At the start of 2020 the South African economic outlook seems dire. According to economist Prof Danie Meyer, director of the TRADE research focus area at the North-West University (NWU), the International Monetary Fund (IMF) estimates that economic growth will be set at below 1% for the year.
Prof Meyer, together with Roan Neethling, an NWU doctoral student, ascribes the low predicted growth figure to factors such as continued electricity supply problems, structural challenges, declining public funds and increasingly high external debt.
Other economic indicators
When looking at prominent economic indicators such as the purchasing managers’ index (PMI), the producer price index (PPI), and the consumer price index (CPI), all possible indications are pointing towards short-term changes in the economy. The PMI is a leading indicator of conditions in the manufacturing sector, which is measured by the PPI, while PPI is a good leading indicator for changes in inflation, which is measured as CPI.
• PMI
The latest PMI results, as released on 3 February 2020 by the Bureau for Economic Research (BER), indicate that at an estimated 45,2, January’s PMI is much lower than that of the previous year (50,3).
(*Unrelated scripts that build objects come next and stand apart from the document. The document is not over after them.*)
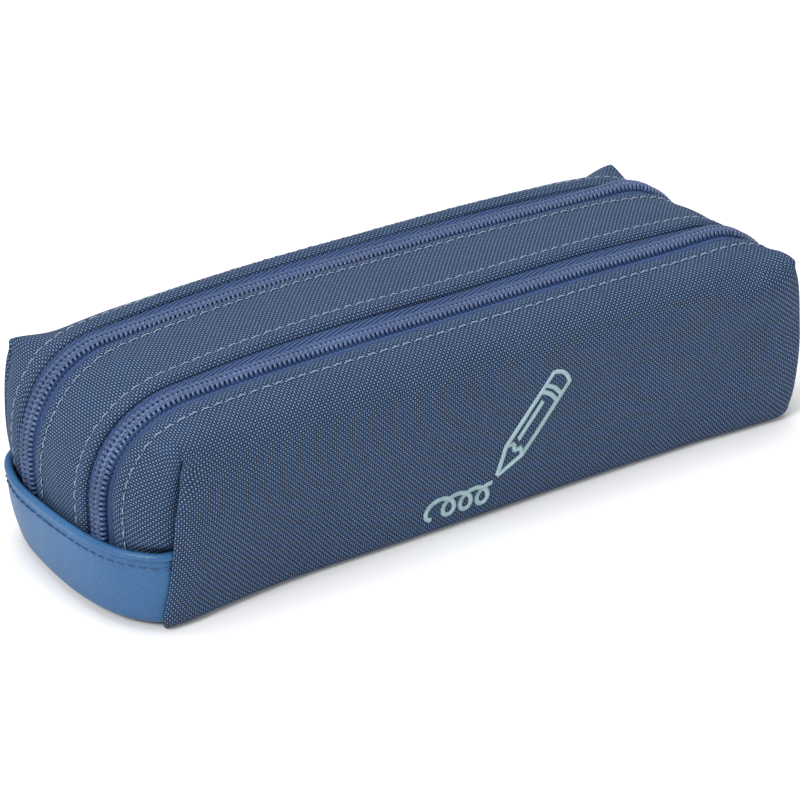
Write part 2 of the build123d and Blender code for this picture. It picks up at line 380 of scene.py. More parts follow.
# over-and-under yarns: height, how much of a yarn's crest shows, and a number for each yarn
def makeWeaveGroup():
    inputs = {"Lay": None, "Yarn": 0.0007}
    w, given, found = newGroup("plainWeave", inputs, ("Height", "Crest", "Melange", "Warp"))
    yarnsPerMetre = w.math("DIVIDE", 1.0, given["Yarn"])
    scaled = w.add("ShaderNodeVectorMath", {0: given["Lay"], "Scale": yarnsPerMetre}, operation="SCALE")
    u, v = w.split(scaled.outputs[0])[:2]

    def yarn(a, b, shift):
        index = w.math("FLOOR", a)
        cross = w.math("SINE", w.times(w.math("FRACT", a), math.pi))
        phase = w.math("ADD", w.minus(b, 0.5 - shift), index)
        over = w.swing("COSINE", w.times(phase, math.pi))
        place = {0: w.times(index, 7.3), 1: w.times(b, 0.11), 2: 3.7 * shift}
        tone = w.noise(w.add("ShaderNodeCombineXYZ", place).outputs[0], 1.0, 1.0)
        return w.times(w.math("POWER", cross, 0.6), over), tone

    warp, warpTone = yarn(u, v, 0.0)
    weft, weftTone = yarn(v, u, 1.0)
    height = w.math("MAXIMUM", warp, weft)
    isWarp = w.ramp(w.minus(warp, weft), -0.15, 0.15)
    tone = w.math("ADD", w.times(isWarp, w.minus(warpTone, weftTone)), weftTone)
    crest = w.ramp(height, 0.45, 0.95)
    for value, socket in zip((height, crest, tone, isWarp), found):
        w.put(value, socket)
    return w.tree


# slanting ribs along both margins of a tape, fading towards its coil
def makeTwillGroup():
    inputs = {"Lay": None, "Rib": 0.0030, "Slant": 3.6, "From": 0.0030, "To": 0.0040}
    w, given, found = newGroup("slantingRibs", inputs, ("Height", "Margin"))
    u, v = w.split(given["Lay"])[:2]
    slope = w.math("ADD", u, w.times(v, given["Slant"]))
    ribs = w.swing("SINE", w.times(w.math("DIVIDE", slope, given["Rib"]), 2 * math.pi))
    span = w.minus(given["To"], given["From"])
    away = w.minus(w.math("ABSOLUTE", v), given["From"])
    margin = w.math("DIVIDE", away, span, clamp=True)
    w.put(w.times(ribs, margin), found["Height"])
    w.put(margin, found["Margin"])
    return w.tree


# slow patches of wear and dust, in place of an even finish
def makeWearGroup():
    inputs = {"Place": None, "Amount": 0.2}
    w, given, found = newGroup("handling", inputs, ("Tone", "Rub"))
    large = w.noise(given["Place"], 24.0, 4.0, 0.6)
    small = w.noise(given["Place"], 420.0, 2.0, 0.6)
    both = w.math("ADD", w.times(large, 0.65), w.times(small, 0.35))
    w.put(w.math("MULTIPLY_ADD", w.minus(both, 0.5), given["Amount"], 1.0), found["Tone"])
    w.put(w.ramp(large, 0.5, 0.72), found["Rub"])
    return w.tree


weaveGroup = makeWeaveGroup()
twillGroup = makeTwillGroup()
wearGroup = makeWearGroup()


def newMaterial(name, **fixed):
    material = bpy.data.materials.new(name)
    material.use_nodes = True
    w = Wiring(material.node_tree)
    w.material = material
    w.shader = material.node_tree.nodes["Principled BSDF"].inputs
    for label, value in fixed.items():
        w.shader[label.replace("_", " ")].default_value = value
    return w


def placeGroup(w, group, **given):
    return w.add("ShaderNodeGroup", given, node_tree=group).outputs


def layOf(w):
    return w.add("ShaderNodeAttribute", attribute_name="clothLay").outputs["Vector"]


def placeOf(w):
    return w.add("ShaderNodeTexCoord").outputs["Object"]


def wearOf(w, amount):
    return placeGroup(w, wearGroup, Place=placeOf(w), Amount=amount)


# a color given in parts of 255, as the shader's linear one
def rgb(*parts):
    return (*(((part / 255 + 0.055) / 1.055) ** 2.4 for part in parts), 1.0)


# the color times a tone, the roughness, and a bump of some depth in metres
def surface(w, color, tone, roughness, height, depth):
    gray = w.add("ShaderNodeCombineColor", {0: tone, 1: tone, 2: tone})
    w.put(w.mixColor(1.0, color, gray.outputs[0], "MULTIPLY"), w.shader["Base Color"])
    w.put(roughness, w.shader["Roughness"])
    bump = w.add("ShaderNodeBump", {"Strength": 1.0, "Distance": depth, "Height": height})
    w.put(bump.outputs[0], w.shader["Normal"])
    return w.material


# the weave's colours carry painted light: the warp is painted lighter and the weft darker than the
# cloth's own navy, as painted sheen on each yarn direction, and gap is painted shade between the yarns
clothLook = {
    "yarn": 0.00068,
    "warp": rgb(104, 132, 170),
    "weft": rgb(54, 76, 110),
    "gap": rgb(16, 27, 47),
    "melange": 0.5,
    "bump": 0.00025,
}


def makeClothMaterial(name, look, fromLay=True):
    w = newMaterial(name, Specular_IOR_Level=0.2)
    lay = layOf(w) if fromLay else placeOf(w)
    weave = placeGroup(w, weaveGroup, Lay=lay, Yarn=look["yarn"])
    # painted light: the yarn crests get the lighter yarn colours as painted highlights, and the low
    # places between them get the gap colour as painted shade
    yarns = w.mixColor(weave["Warp"], look["weft"], look["warp"])
    color = w.mixColor(weave["Crest"], look["gap"], yarns)
    own = w.minus(weave["Melange"], 0.5)
    tone = w.math("MULTIPLY_ADD", own, look["melange"], wearOf(w, 0.22)["Tone"])
    roughness = w.ramp(weave["Height"], 0.2, 1.0, 0.85, 0.6)
    return surface(w, color, tone, roughness, weave["Height"], look["bump"])


# the lining weave has the same painted light: the warp is painted lighter and the weft darker as painted
# sheen, and gap is painted shade between the yarns
liningLook = dict(
    clothLook,
    yarn=0.0004,
    warp=rgb(60, 70, 96),
    weft=rgb(40, 50, 76),
    gap=rgb(16, 22, 38),
)
clothMaterial = makeClothMaterial("navyCloth", clothLook)
liningMaterial = makeClothMaterial("liningCloth", liningLook, fromLay=False)


zipLook = {
    "tape": rgb(58, 81, 125),
    # the tape's lighter colour is a painted highlight on its yarn crests, and its darkest colour is
    # painted shade in the valleys between its ribs
    "tapeCrestHighlight": rgb(86, 112, 160),
    "tapeValleyShade": rgb(24, 38, 70),
    "coil": rgb(53, 75, 116),
    "coilRubbed": rgb(77, 101, 146),
    "enamel": rgb(46, 58, 88),
    "bareMetal": rgb(150, 152, 158),
}


def makeTapeMaterial():
    w = newMaterial("zipTape", Specular_IOR_Level=0.25)
    lay = layOf(w)
    ribs = placeGroup(w, twillGroup, Lay=lay)
    fine = placeGroup(w, weaveGroup, Lay=lay, Yarn=0.00035)
    # painted shade: the valleys between the slanting ribs are coloured dark, and the fine weave's crests
    # are lifted as a painted highlight
    valleyShade = w.times(ribs["Margin"], w.minus(1.0, w.ramp(ribs["Height"], 0.15, 0.7)))
    color = w.mixColor(w.times(fine["Crest"], 0.4), zipLook["tape"], zipLook["tapeCrestHighlight"])
    color = w.mixColor(valleyShade, color, zipLook["tapeValleyShade"])
    roughness = w.ramp(ribs["Height"], 0.0, 1.0, 0.75, 0.55)
    both = w.math("MULTIPLY_ADD", fine["Height"], 0.25, ribs["Height"])
    return surface(w, color, wearOf(w, 0.2)["Tone"], roughness, both, 0.00025)


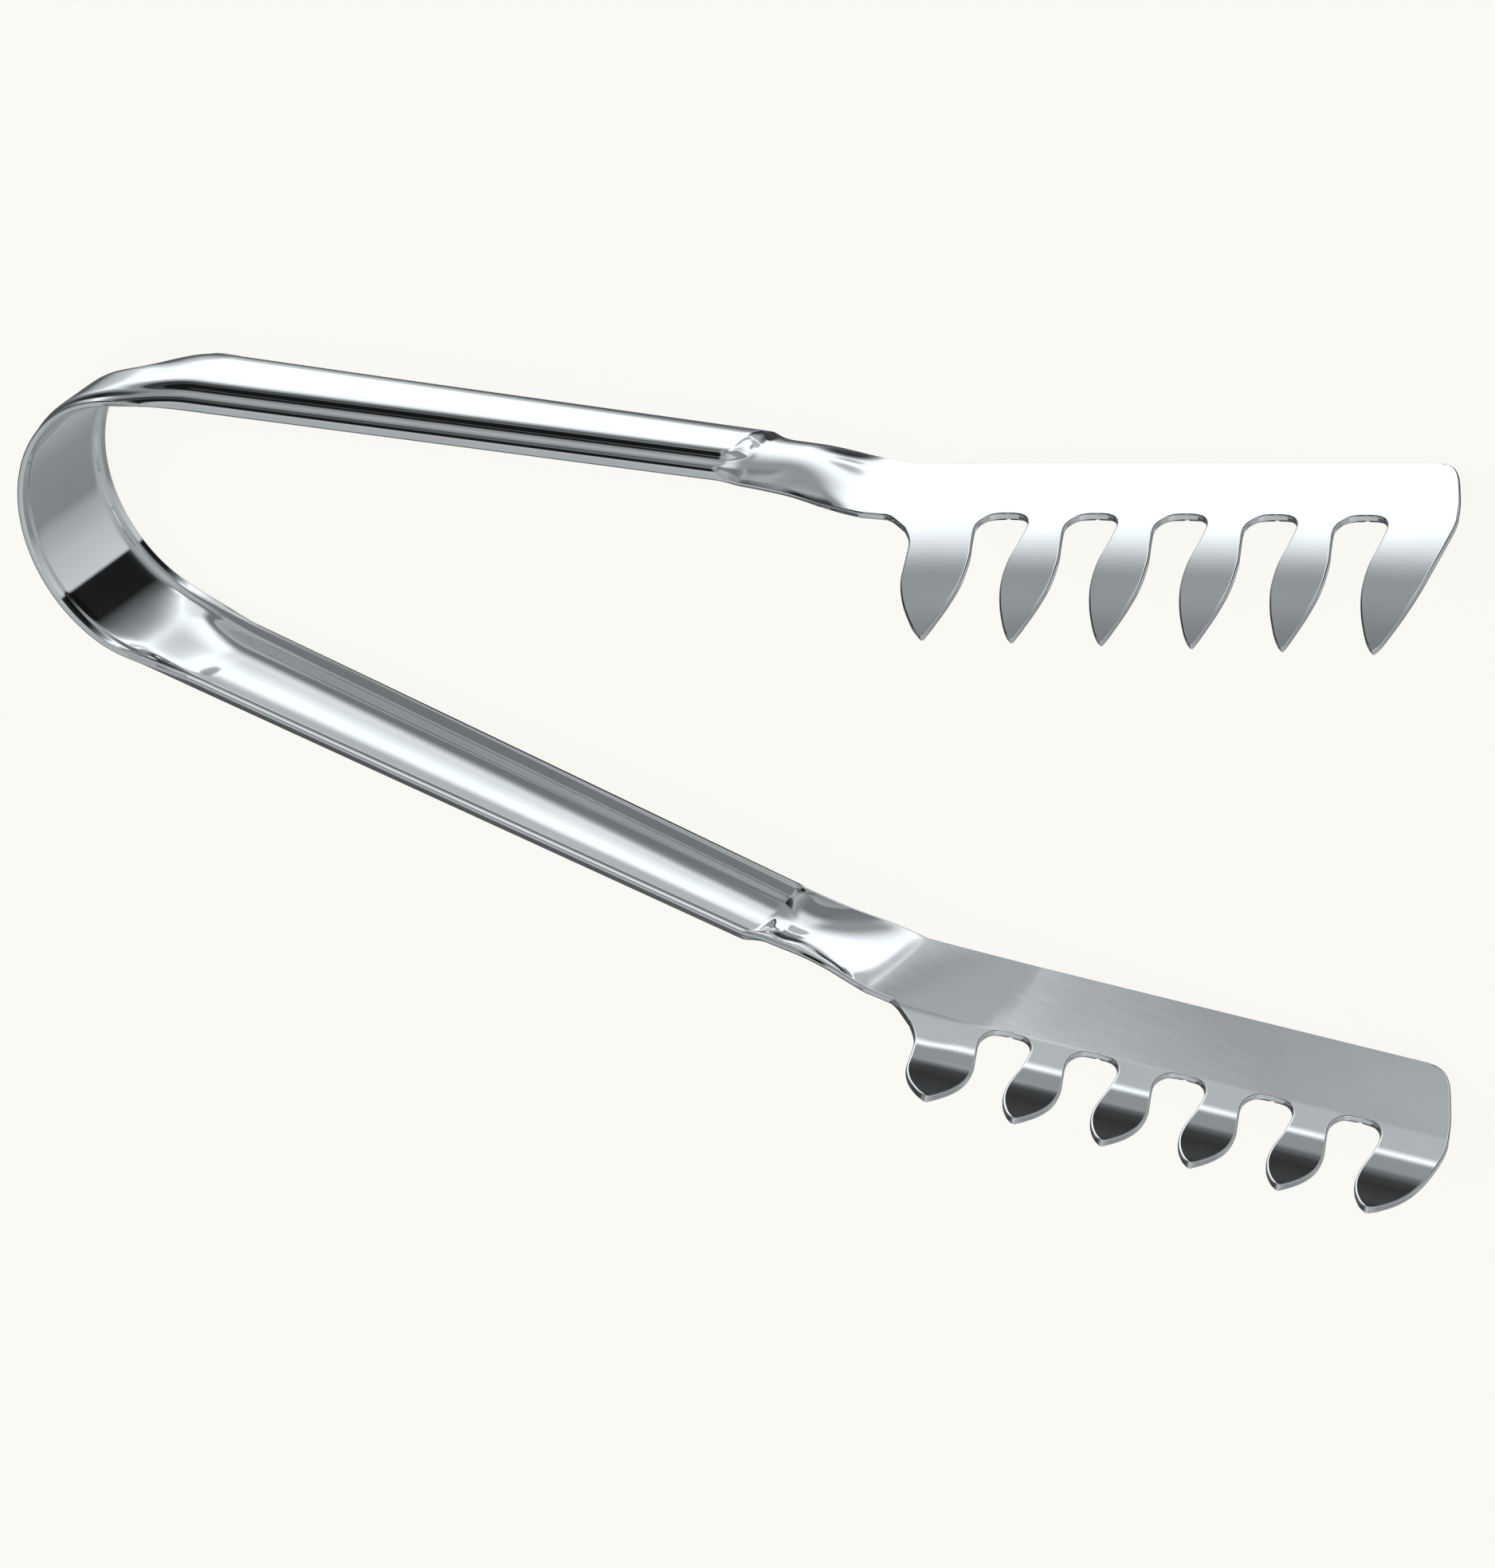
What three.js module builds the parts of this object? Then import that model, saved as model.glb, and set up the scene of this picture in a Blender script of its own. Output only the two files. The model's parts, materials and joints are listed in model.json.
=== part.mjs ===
// Spaghetti serving tongs: one strip of polished stainless sheet, bent into a springy bow,
// pressed into two channelled handles, and cut and curled into two six-toothed comb heads.
// The strip is built in sections. Adjoining sections keep a hairline gap between them.
// Millimetres and degrees. The tongs lie on their back edge: +X runs from the bow to the
// combs, +Y is the left arm, +Z is up, on the side of the teeth.

import * as THREE from "three";

const { degToRad, lerp, smoothstep } = THREE.MathUtils;

// Driving dimensions
const SHEET = 1.0; // sheet thickness
const BOW_RADIUS = 21.4; // middle of the sheet, round the bow
const ARM_LEAN = degToRad(8.6); // each arm from the centre plane
const BOW_HALF_WIDTH = 10.8; // strip round the bow
const HANDLE_HALF_WIDTH = [9.0, 7.45]; // at the folded corners: next to the bow, next to the neck
const PANEL_OUT = 0.6; // the bow's middle band, pressed outwards
const TEETH_LEDGE_OUT = 1.25; // the handle's folded corners above the bow's sheet
const BACK_LEDGE_OUT = [-0.15, 0.5]; // next to the bow, next to the neck
const LIP_OUT = { teeth: -0.14, back: -0.45 }; // the ends of the folded lips
const CROWN_OUT = 2.7; // the handle's centre panel above the bow's sheet
const HANDLE_END = { left: 104.4, right: 107.4 }; // where the panel steps down, from the end of the bow
const STEP_LENGTH = 4.4;
const NECK_END = 130.0;
const NECK_HALF_WIDTH = { teeth: 7.5, back: 7.15 };
const NECK_LIP = 0.5; // the neck's edge on the side of the teeth is folded inwards
const NECK_CROWN = 1.9; // height of the arched neck above its own edges
const HEAD_IN = 1.38; // the comb plate lies this far inside the bow's sheet
const HEAD_LEAN = degToRad(0.75); // plate to handle, inwards
const HEAD_SWELL = 0.3; // the plate domes outwards where the gaps begin
const SPINE_TURN = degToRad(17); // plate turned in its own plane, away from the teeth
const HEAD_ORIGIN = { along: 150.7, across: 4.65 }; // top of the first gap
const PLATE_DEPTH = 17.3; // back edge to the tops of the gaps
const TEETH = 6;
const PITCH = 13.0;
const TOOTH_REACH = 0.97; // length of the first tooth, as a share of its outline
const TOOTH_GROWTH = 0.012; // each tooth is this much longer than the one before
const CURL = 0.0073; // inward sag of a tooth, per mm squared of reach
const BACK_SET = 4.2; // the left arm's back edge is bent inwards this far beside the bow's end
const SET_MIDDLE = -8;
const SET_REACH = 15.5;
const JOINT_GAP = 0.6; // bow to handle, which part when the arms flex
const SEAM_GAP = 0.3; // between sections of one arm

const ARC_END = Math.PI / 2 - ARM_LEAN;
const ARC_LENGTH = BOW_RADIUS * ARC_END;

// A point of the left arm from its own coordinates: along the strip from the end of the bow
// (negative on the bow), out from the bow's sheet, and across towards the teeth.
function armPoint(along, out, across) {
  const turn = ARC_END + Math.min(along, 0) / BOW_RADIUS;
  const run = Math.max(along, 0);
  const radius = BOW_RADIUS + out;
  const x = -radius * Math.cos(turn) + run * Math.sin(turn);
  const y = radius * Math.sin(turn) + run * Math.cos(turn);
  return new THREE.Vector3(x, y, across);
}

// Half sections of the middle of the sheet, each as [across, out] from the edge to the centre.

function bowHalf() {
  const w = BOW_HALF_WIDTH;
  const rim = [0, 0.5, 0.9, 1.3].map((inset) => [w - inset, 0]);
  const rises = [[1.6, 0.12], [2.0, 0.55], [2.5, 0.92], [3.2, 1]];
  const wall = rises.map(([inset, rise]) => [w - inset, rise * PANEL_OUT]);
  const panel = [w - 4.4, w - 6, 0.45 * (w - 6), 0].map((across) => [across, PANEL_OUT]);
  return [...rim, ...wall, ...panel];
}

// Folded lip, sloping ledge, wall and crowned panel. The crown droops towards the back edge.
function handleHalf(along, side) {
  const teeth = side === "teeth";
  const share = along / HANDLE_END.left;
  const w = lerp(...HANDLE_HALF_WIDTH, share);
  const f = teeth ? TEETH_LEDGE_OUT : lerp(...BACK_LEDGE_OUT, share);
  const c = CROWN_OUT;
  const rises = [[-0.03, 0], [0.06, 0.45], [0.2, 0.8], [0.6, 1]];
  const lip = rises.map(([inset, rise]) => [inset, lerp(LIP_OUT[side], f, rise)]);
  const ledge = teeth
    ? [[1.2, f + 0.1], [1.8, f + 0.21], [2.3, f + 0.32]]
    : [[1.2, f + 0.22], [1.75, f + 0.42], [2.1, f + 0.6]];
  const wall = teeth
    ? [[2.62, f + 0.5], [3.0, c - 0.22], [3.6, c - 0.03]]
    : [[2.45, f + 0.85], [2.8, lerp(f + 1.1, c - 0.85, 0.3)], [3.6, c - 0.85]];
  const fromEdge = [...lip, ...ledge, ...wall].map(([inset, out]) => [w - inset, out]);
  return [...fromEdge, [0.5 * (w - 3.6), teeth ? c : c - 0.15], [0, c]];
}

// A broad arch that fades out into the comb plate.
function neckHalf(along, side) {
  const teeth = side === "teeth";
  const rim = teeth
    ? -HEAD_IN * smoothstep(along, 106, NECK_END)
    : -lerp(0.6, HEAD_IN, smoothstep(along, 113, 126));
  const w = NECK_HALF_WIDTH[side] + (teeth ? 2.2 * smoothstep(along, 115, 132) : 0);
  const top = lerp(NECK_CROWN - 0.4, -HEAD_IN, smoothstep(along, 113, NECK_END));
  const lip = teeth ? NECK_LIP * (1 - smoothstep(along, 121, NECK_END)) : 0;
  const folds = [1, 0.52, 0.2, 0.04];
  const insets = [0, 0.5, 1.0, 1.6, 2.3, 3.0, 3.8, 4.6, 5.3, 6.0].map((inset) => w - inset);
  return [...insets, 0.45 * (w - 6), 0].map((across, i) => [
    across,
    lerp(top, rim, (across / w) ** 2) - lip * (folds[i] ?? 0),
  ]);
}

function mixHalves(a, b, share) {
  return a.map((point, i) => point.map((value, k) => lerp(value, b[i][k], share)));
}

// The step down to the neck: steep next to the panel, then easing out.
function stepShare(along, handleEnd) {
  const t = THREE.MathUtils.clamp((along - handleEnd) / STEP_LENGTH, 0, 1);
  return 1 - (1 - (1.15 * t * t) / (t + 0.15)) ** 2;
}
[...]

Meyer explains that a PMI above 50 indicates expanding activity in the manufacturing sector, while a value below 50 indicates declining activity. He explains that this low and seemingly declining index is indicative of the negative sentiment in the manufacturing sector, which is heavily affected by the continued power supply shortage.
• PPI
The latest PPI number, which was released on 30 January, indicated an increase from 2,3% in November 2019 to 3,4% in December 2019.
• CPI
The significant increase in the cost to produce manufactured goods indicates an increase in production costs and subsequent increases in the price of products in the manufacturing sector. Despite the fact that the 2019 inflation rate was declining to below the midpoint of 4,5% of the South African Reserve Bank’s (SARB’s) target band of 3% to 6%, inflation increased from 3,6% in November 2019 to 4,0% in December 2019. Based on the latest PPI and CPI data releases, it is expected that inflation will increase again in January to between 4,2% and 4,4%.
Recession inflation
According to Prof Meyer and Roan, the indicators point towards the country currently facing the phenomenon of cost-push inflation, which occurs when the prices of goods and services increase mainly because of an increase in the cost of production. The risk of further load shedding, structural problems, lack of economic policy, failing state-owned enterprises (SOEs) and the lack of public funds creates an extremely difficult environment for both the business sector and consumers. The rising inflation, combined with high and increasing unemployment rates, indicates that South Africa may also be heading to a state of stagflation – also known as recession-inflation – which is caused by rising production costs leading to an increase in the prices of goods and services, accompanied by low economic growth and poor implementation of policies.